Johannes Honecker vom Republikanischen Anwaltsverein RAV kritisiert dagegen ein um sich greifendes Klima der Angst. Eine "Verpolizeilichung des Denkens" habe die Menschen erfasst. Getrieben von der Angst vor potenziellen Anschlägen werde jeder alleinstehende Koffer zu einer Bedrohung, die der Polizei umgehend gemeldet werde. "Das ist eine ganz unangenehme Entwicklung", erklärte Honecker.
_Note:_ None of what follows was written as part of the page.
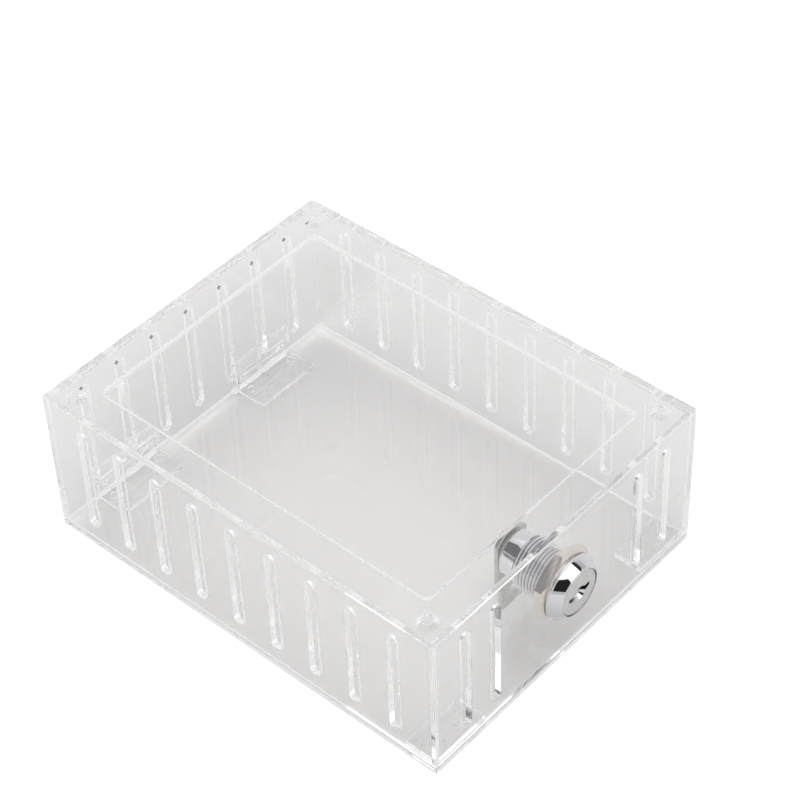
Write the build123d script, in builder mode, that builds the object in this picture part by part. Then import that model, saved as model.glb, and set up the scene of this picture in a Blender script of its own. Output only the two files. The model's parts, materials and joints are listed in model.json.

Verantwortlich macht er dafür Polizei, Politik, Publizistik und private Sicherheitsunternehmen.
GdP-Chef Schönberg begrüßt dagegen die zunehmende Sensibilisierung. Man scherze nicht über eine Flugzeugentführung oder ein Messer im Schuh - schon gar nicht auf einem Flughafen. "Wer das tut, fliegt nicht. Zumindest nicht mit dem nächsten Flugzeug".